Q. Is there anyway to determine whether our case is category 1 or 2?

A. USCIS established categories 1 and 2 for the purpose of granting humanitarian parole. They have no bearing on the process of obtaining residence and/or citizenship for your child. If a child was granted humanitarian parole, they are parolees without regard to whether they were paroled based on category 1 or 2.

Q. If documents were destroyed as a result of the earthquake, will secondary evidence be considered?

A. Yes, we will consider secondary evidence on a case-by-case basis.

Q. Can the filing fees for Forms I-130, I-485 and I-131 be waived for children who arrived under the special  humanitarian parole program for Haitian orphans?

A. The fee for the Form I-485 may be waived if there is evidence of the inability to pay the prescribed fee. However, if an adoptive parent is unable to pay the fee for the Form I-485, it may raise questions as to how financial ability to support a child was determined in the home study.

Q. There are several categories in Part 2. Application Type on the Form I-485. Which one do we check?

A. If you are a USC petitioner filing Form I-130, you will need to check block (a.) on Form I-485. The Form I-485 you are filing will be based on the Form I-130 petition and, upon approval, a visa will be immediately available. (LPR petitioners who file Form I-130 should not file Form I-485 until a visa number becomes available in accordance with the State Department’s Visa Bulletin.)

Q. Is the Form I-693, Report of Medical Examination and Vaccination Record, required?

A. If you are filing Form I-485, the Form I-693 and vaccination requirements must be met.

Q. I have already submitted all the required adoption papers in French as they were issued to me by the Haitian authorities.  Do I have to resubmit all these documents translated in English?

A. Yes, any document containing foreign language submitted to USCIS must be accompanied by a full English language translation. The translator must certify that the translation is complete and accurate, and that he or she is competent to translate from the foreign language into English.

Q. I have completed my home study, but it is for an international adoption.  If I decide to complete my adoption here in the U.S, will I need to complete another home study for domestic adoption?

A. Each state determines if its adoption requirements have been met. Therefore, you should consult the adoption authorities for your state of residence.
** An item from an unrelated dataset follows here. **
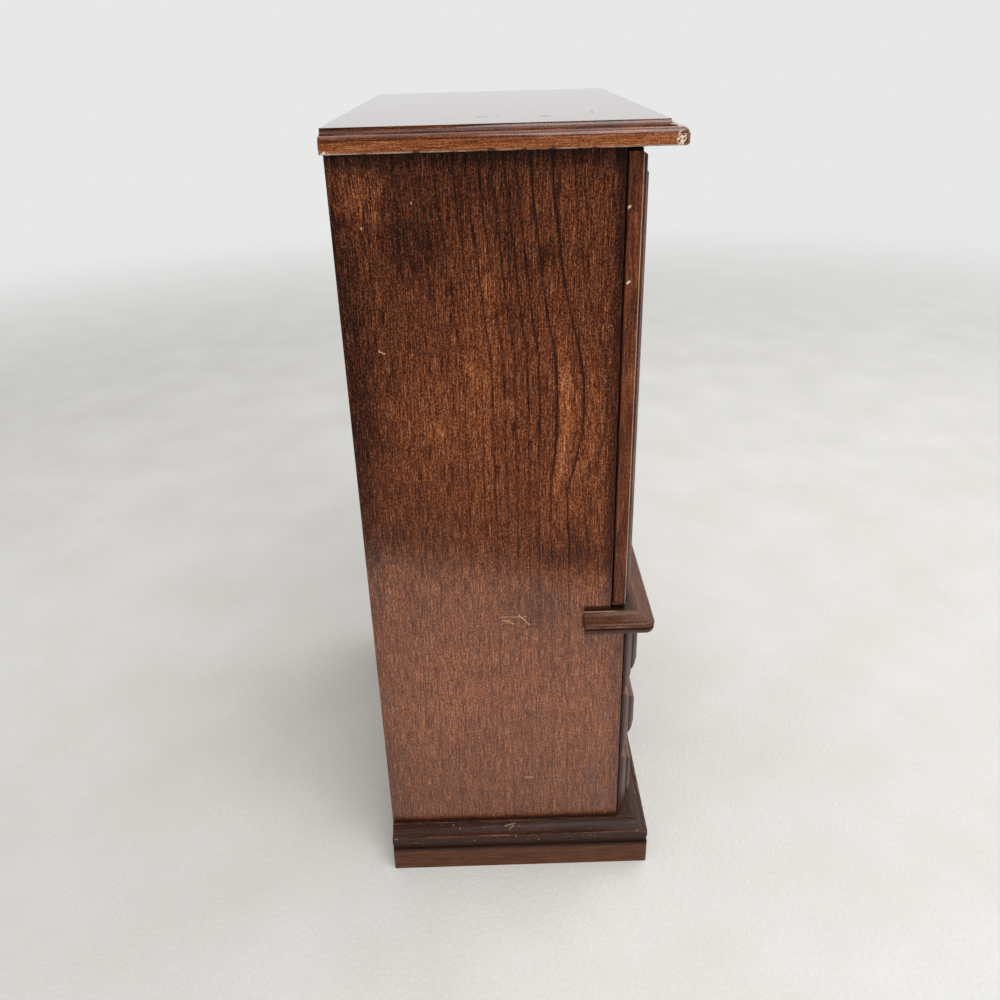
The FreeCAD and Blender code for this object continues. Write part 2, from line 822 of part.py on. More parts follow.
def ring_rolls(level):
    """Soft rolls across the left half of the top drawer; rings stand in the gaps between them."""
    base = partition_base(level)
    back = box_back + box_side_thickness + lining_clearance
    pitch = (front_back - lining_clearance - back) / ring_roll_count
    length = half_box_inside - partition_thickness / 2 - 2 * lining_clearance
    left = -half_box_inside + lining_clearance
    half = ring_roll_width / 2
    shoulder = ring_roll_height - ring_roll_crown
    section = [(-half, 0.0), (-half, shoulder), bow((-half, shoulder), (half, shoulder), ring_roll_crown), (half, 0.0)]
    rolls = []
    for index in range(ring_roll_count):
        middle = back + (index + 0.5) * pitch
        end = face(section, lambda across, rise, middle=middle: at(left, middle + across, base + rise))
        rolls.append(end.extrude(FreeCAD.Vector(length, 0, 0)))
    return Part.makeCompound(rolls)


def floor_pad():
    """Padded floor of the upper compartment."""
    half = half_inside - lining_clearance
    base = shelf_top + lining_clearance
    front = upper_depth - lining_clearance
    back = back_panel_thickness + 2 * lining_clearance + back_lining_thickness
    return block((-half, half), (back, front), (base, base + floor_pad_thickness))


def back_lining():
    """Thin padded lining over the back panel inside the upper compartment."""
    half = half_inside - lining_clearance
    back = back_panel_thickness + lining_clearance
    return block((-half, half), (back, back + back_lining_thickness),
                 (shelf_top + lining_clearance, top_underside - lining_clearance))


def carousel_plate():
    """Square brass plate under the top board, from which the carousel hangs."""
    half = plate_width / 2
    return block((-half, half), (carousel_depth - half, carousel_depth + half),
                 (top_underside - plate_thickness, top_underside))


def disc_top():
    """Height of the carousel disc's upper face."""
    return top_underside - plate_thickness - carousel_gap


def disc_underside():
    """Height of the carousel disc's lower face."""
    return disc_top() - disc_thickness


def carousel_spindle():
    """Fixed spindle riveted to the plate, with a head that carries the disc."""
    length = disc_thickness + 2 * carousel_gap
    shank = post(0.0, carousel_depth, top_underside - plate_thickness, spindle_diameter, -length)
    head = post(0.0, carousel_depth, disc_underside() - carousel_gap, spindle_head_diameter,
                -spindle_head_thickness)
    return shank.fuse(head).removeSplitter()


def carousel_disc():
    """Round wooden disc, bored to turn on the spindle."""
    disc = post(0.0, carousel_depth, disc_top(), disc_diameter, -disc_thickness)
    bore = spindle_diameter + 2 * spindle_clearance
    return disc.cut(post(0.0, carousel_depth, disc_top(), bore, -disc_thickness))


def hook():
    """One flat brass hook: a tab under the disc, a stem, a round bend outwards and a short tip."""
    top = disc_underside()
    under_tab = top - hook_thickness
    stem_in = hook_stem_reach
    stem_out = stem_in + hook_thickness
    tip_in = stem_out + 2 * hook_bend_radius
    tip_out = tip_in + hook_thickness
    bend = top - hook_stem_length
    tip = bend + hook_tip_length
    centre = (stem_out + hook_bend_radius, bend)
    outer_low = (centre[0], bend - hook_bend_radius - hook_thickness)
    inner_low = (centre[0], bend - hook_bend_radius)
    outline = [
        (stem_in - hook_tab_length, top),
        (stem_in - hook_tab_length, under_tab),
        (stem_in, under_tab),
        (stem_in, bend),
        (outer_low, (tip_out, bend)),
        (tip_out, tip),
        (tip_in, tip),
        (tip_in, bend),
        (inner_low, (stem_out, bend)),
        (stem_out, top),
    ]
    side = face(outline, lambda reach, z: at(reach, carousel_depth - hook_width / 2, z))
    return side.extrude(FreeCAD.Vector(0, -hook_width, 0))


def carousel_hooks():
    """The ring of hooks under the disc."""
    hooks = []
    for index in range(hook_count):
        turned = hook()
        turned.rotate(at(0.0, carousel_depth, 0.0), FreeCAD.Vector(0, 0, 1), 360.0 * index / hook_count)
        hooks.append(turned)
    return Part.makeCompound(hooks)


def drawer_nodes(name, level):
    """All pieces of one drawer."""
    grooves = []
    if name != "bottom_drawer":
        grooves.append(fore_and_aft_partition(level, partition_clearance))
    nodes = {
        name + "_front": drawer_front(level, grooves),
        name + "_sides": box_sides(level),
        name + "_back": box_back_board(level, grooves),
        name + "_bottom": box_bottom(level),
        name + "_lining": drawer_lining(level),
        name + "_knob": knob(0.0, front_face, level + front_height / 2),
    }
    if name == "top_drawer":
        nodes["top_drawer_partition"] = fore_and_aft_partition(level, 0.0)
        nodes["top_drawer_ring_rolls"] = ring_rolls(level)
    if name == "middle_drawer":
        nodes["middle_drawer_partitions"] = crossed_partitions(level)
    return nodes


def door_nodes(name, side):
    """All pieces of one door."""
    return {
        name + "_hinge_stile": door_member(side, "hinge"),
        name + "_meeting_stile": door_member(side, "meeting"),
        name + "_top_rail": door_member(side, "top"),
        name + "_bottom_rail": door_member(side, "bottom"),
        name + "_glass": door_glass(side),
        name + "_glazing_beads": glazing_beads(side),
        name + "_hinge_leaves": door_leaves(side),
        name + "_strike_plate": strike_plate(side),
        name + "_knob": knob(side * knob_offset(), door_face, knob_level()),
    }


def cabinet_nodes():
    """All fixed pieces of the cabinet."""
    lower_level, upper_level = divider_levels()
    return {
        "plinth_front_rail": plinth_front_rail(),
        "plinth_left_rail": plinth_side_rail(-1),
        "plinth_right_rail": plinth_side_rail(1),
        "plinth_back_rail": plinth_back_rail(),
        "plinth_glue_blocks": plinth_glue_blocks(),
        "bottom_board": housed_board(plinth_height, bottom_board_thickness),
        "lower_drawer_divider": housed_board(lower_level, divider_thickness),
        "upper_drawer_divider": housed_board(upper_level, divider_thickness),
        "left_side_panel": side_panel(-1),
        "right_side_panel": side_panel(1),
        "back_panel": back_panel(),
        "waist_shelf": waist_shelf(),
        "top_board": top_board(),
        "hinge_board_leaves": board_leaves(),
        "door_catches": door_catches(),
        "compartment_floor_pad": floor_pad(),
        "compartment_back_lining": back_lining(),
        "carousel_plate": carousel_plate(),
        "carousel_spindle": carousel_spindle(),
    }


def all_nodes():
    """Every node of the cabinet by name."""
    nodes = cabinet_nodes()
    nodes.update(door_nodes("left_door", -1))
    nodes.update(door_nodes("right_door", 1))
    for index, name in enumerate(drawer_names):
        level = plinth_height + front_gap_below + index * front_pitch
        nodes.update(drawer_nodes(name, level))
    nodes["carousel_disc"] = carousel_disc()
    nodes["carousel_hooks"] = carousel_hooks()
    return nodes


def main():
    """Write one STEP file per node."""
    os.makedirs("parts", exist_ok=True)
    for name, shape in all_nodes().items():
        shape.exportStep(os.path.join("parts", name + ".step"))
        print(name, "solids", len(shape.Solids), "valid", shape.isValid(), "mm3", round(shape.Volume, 1))


main()
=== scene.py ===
"""Looks of the jewelry cabinet: finishes, knobs, screws, velvet, ring rolls, floor, lights and camera."""
import math

import bmesh
import bpy
from mathutils import Matrix, Vector

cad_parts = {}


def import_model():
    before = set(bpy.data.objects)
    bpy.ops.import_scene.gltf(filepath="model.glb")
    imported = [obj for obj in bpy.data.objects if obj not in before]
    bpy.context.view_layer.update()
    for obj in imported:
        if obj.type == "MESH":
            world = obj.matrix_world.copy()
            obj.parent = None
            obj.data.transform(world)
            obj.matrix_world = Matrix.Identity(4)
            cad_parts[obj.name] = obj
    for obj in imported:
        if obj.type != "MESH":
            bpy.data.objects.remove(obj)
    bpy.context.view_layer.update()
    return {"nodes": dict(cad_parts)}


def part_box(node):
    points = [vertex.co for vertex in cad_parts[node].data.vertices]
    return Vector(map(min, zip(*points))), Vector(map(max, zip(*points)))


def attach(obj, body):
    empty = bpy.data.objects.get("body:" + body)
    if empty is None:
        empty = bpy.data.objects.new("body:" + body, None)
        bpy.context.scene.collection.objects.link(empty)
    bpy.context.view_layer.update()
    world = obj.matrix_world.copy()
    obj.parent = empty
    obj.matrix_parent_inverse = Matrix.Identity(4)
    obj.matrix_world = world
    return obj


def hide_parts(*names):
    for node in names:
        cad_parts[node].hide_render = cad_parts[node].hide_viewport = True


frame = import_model()
nodes = frame["nodes"]
MM = 0.001
SIDES = ("left", "right")
DRAWERS = ("top", "middle", "bottom")

# The camera of the photograph, places in mm
CAMERA_AT = (-558.07, 11.52, 477.06)
CAMERA_AIM = (-128.0, 9.37, 259.22)
CAMERA_ROLL = math.radians(-1.59)
CAMERA_LENS = 32.94
CAMERA_SENSOR = 36.0


def box_mm(node):
    """A node's lowest and highest corners in millimetres."""
    low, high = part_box(node)
    return low / MM, high / MM


# Building materials

class Tree:
    """A node tree under construction: each method adds a node and returns its output."""

    def __init__(self, tree):
        self.tree = tree

    def feed(self, socket, value):
        if isinstance(value, bpy.types.NodeSocket):
            self.tree.links.new(value, socket)
        else:
            socket.default_value = value

    def node(self, kind, inputs, **settings):
        made = self.tree.nodes.new(kind)
        for name, value in settings.items():
            setattr(made, name, value)
        for key, value in inputs.items():
            self.feed(made.inputs[key], value)
        return made

    def number(self, operation, *values):
        made = self.node("ShaderNodeMath", dict(enumerate(values)), operation=operation)
        return made.outputs[0]

    def product(self, *values):
        total = values[0]
        for value in values[1:]:
            total = self.number("MULTIPLY", total, value)
        return total

    def most(self, values):
        total = values[0]
        for value in values[1:]:
            total = self.number("MAXIMUM", total, value)
        return total

    def vector(self, operation, *values):
        made = self.node("ShaderNodeVectorMath", dict(enumerate(values)), operation=operation)
        return made.outputs[1 if operation in ("LENGTH", "DISTANCE", "DOT_PRODUCT") else 0]

    def stretched(self, place, factor):
        return self.vector("MULTIPLY", place, factor)

    def parts(self, vector):
        return self.node("ShaderNodeSeparateXYZ", {0: vector}).outputs

    def joined(self, x, y, z):
        return self.node("ShaderNodeCombineXYZ", {0: x, 1: y, 2: z}).outputs[0]

    def red(self, colour):
        return self.node("ShaderNodeSeparateColor", {0: colour}).outputs[0]

    def band(self, value, low, high, out_low=0.0, out_high=1.0):
        """A smooth step: out_low up to low, out_high from high on; low may be the larger of the two."""
        inputs = {0: value, 1: low, 2: high, 3: out_low, 4: out_high}
        return self.node("ShaderNodeMapRange", inputs, interpolation_type="SMOOTHSTEP").outputs[0]

    def light_path(self):
        return self.node("ShaderNodeLightPath", {}).outputs

    def either(self, share, first, second):
        """A mix of two shaders."""
        return self.node("ShaderNodeMixShader", {0: share, 1: first, 2: second}).outputs[0]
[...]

Q. What will USCIS provide to PAPs in order to show our state courts that our children were in the process of being adopted in Haiti? I have the I-171H, I-94 card, and the Haitian evacuee letter from USCIS.  Will more documentation be needed to prove to a state court that we should be allowed to proceed with a state adoption?

A. USCIS will provide a letter to the PAPs to explain how the Haitian orphan cases were processed and vetted prior to the parole of the child. You can provide this letter to the state court as additional evidence; however it is ultimately the decision of the state court to determine eligibility for adoption.

Q. I filed Form I-600 at the US Embassy in Port-au-Prince; can you provide me with an update on the functioning of the U.S. Embassy in Haiti and the Institut du Bien Etre Social et de Recherches (IBESR)?

A. Both the Embassy and IBESR have resumed processing of orphan cases in Haiti.